There is no universally cheapest provider; cost depends on how well your environment is governed.
AWS, Azure, and GCP all offer competitive pricing models, but poor tagging, overprovisioned compute, and unused environments quickly inflate spend on any platform.
For UK SMBs, the biggest cost driver is usually operational discipline, not list pricing. When governance is structured and Infrastructure as Code is in place, cost volatility reduces across all three providers.
Is AWS more secure than Azure or GCP?
No, all three providers offer strong baseline security capabilities.
Each platform provides encryption, identity management, monitoring tools, and compliance certifications. Security differences usually come down to IAM complexity, tooling integration, and how well policies are implemented. Most cloud security incidents stem from misconfiguration rather than weaknesses in the provider itself.

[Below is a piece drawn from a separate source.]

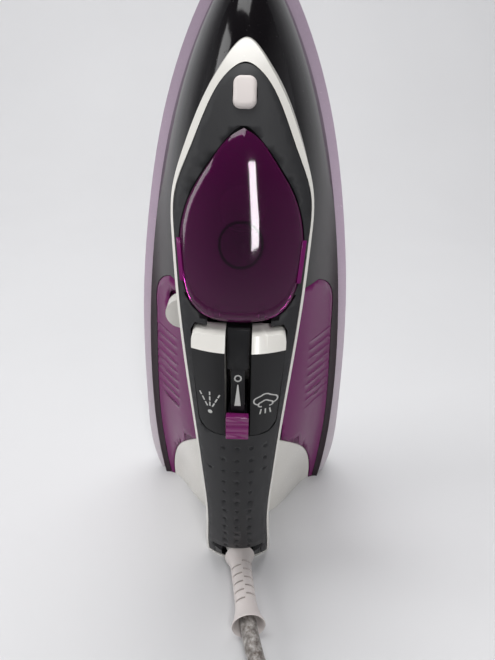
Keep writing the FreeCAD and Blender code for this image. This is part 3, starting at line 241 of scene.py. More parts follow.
lensGlow = {"middle": (0.0, -0.070, 0.190), "scale": (38.0, 10.0, 24.0), "stopper": (0.0, 0.188),
            "ring": 0.0080, "ringHalf": 0.00055, "tall": 1.04}
skirtPaintedLight = {"from": 0.018, "to": 0.034}
braidYarn = {"alongCount": 420.0, "roundCount": 4.0}
finishes = {
    "hoodBlack": hoodGloss("hoodBlack"),
    "tankPurple": moulded("tankPurple", shade(0.160, 0.0080, 0.108), 0.12, 0.000004, 300.0,
                          Specular_IOR_Level=0.24),
    "thumbPurple": moulded("thumbPurple", shade(0.20, 0.012, 0.13), 0.09, 0.000004, 300.0,
                           Coat_Weight=0.5, Coat_Roughness=0.04),
    "lensPurple": lensPlastic("lensPurple"),
    "heelWhite": moulded("heelWhite", shade(0.82, 0.80, 0.75), 0.22, 0.000006),
    "gripDark": moulded("gripDark", shade(0.021, 0.021, 0.023), 0.58, 0.00003, 1500.0, Specular_IOR_Level=0.4),
    "controlDark": moulded("controlDark", shade(0.0060, 0.0060, 0.0072), 0.34, 0.00002, 1600.0,
                           Specular_IOR_Level=0.32),
    "skirtPearl": pearl("skirtPearl"),
    "soleSteel": metal("soleSteel", shade(0.66, 0.66, 0.68), 0.28, (1, 1, 0.05)),
    "castAlloy": metal("castAlloy", shade(0.55, 0.55, 0.56), 0.50),
    "springSteel": metal("springSteel", shade(0.52, 0.52, 0.53), 0.32),
    "brass": metal("brass", shade(0.74, 0.62, 0.36), 0.26),
    "innerNylon": moulded("innerNylon", shade(0.62, 0.61, 0.58), 0.40),
    "heatPlastic": moulded("heatPlastic", shade(0.10, 0.085, 0.075), 0.55),
    "tankClear": moulded("tankClear", shade(0.22, 0.02, 0.16), 0.20),
    "siliconeGrey": moulded("siliconeGrey", shade(0.20, 0.19, 0.19), 0.55),
    "guardWhite": moulded("guardWhite", shade(0.74, 0.68, 0.655), 0.46, 0.00001, 700.0),
    "printGrey": moulded("printGrey", shade(0.60, 0.60, 0.58), 0.50),
    "cordBraid": braid("cordBraid"),
    "plugBlack": moulded("plugBlack", shade(0.022, 0.022, 0.023), 0.46, 0.00003, 1800.0),
}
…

Do small businesses really need Terraform or Infrastructure as Code?
Yes, once cloud environments move beyond basic workloads, manual management becomes risky.
Without Infrastructure as Code, environments drift over time. Permissions expand, staging environments are forgotten, and security controls become inconsistent. Terraform helps standardise deployments, enforce tagging, and make configuration changes traceable, which improves both cost control and audit readiness.
Is multi-cloud a good strategy for improving resilience?
Multi-cloud can improve resilience, but only if governance is consistent across providers.
Running workloads in multiple clouds increases operational complexity. Identity structures, monitoring tools, and logging systems often differ. Without standardised policies and Infrastructure as Code, multi-cloud can introduce more risk instead of reducing it.
How can I reduce cloud security risks without increasing costs?
The most effective way is to focus on governance before adding new security tools.
Overlapping security subscriptions, unused monitoring services, and reactive configuration changes increase spend without improving protection. Standardising IAM, enforcing tagging, automating deployments, and regularly reviewing drift typically reduce both security exposure and cost unpredictability.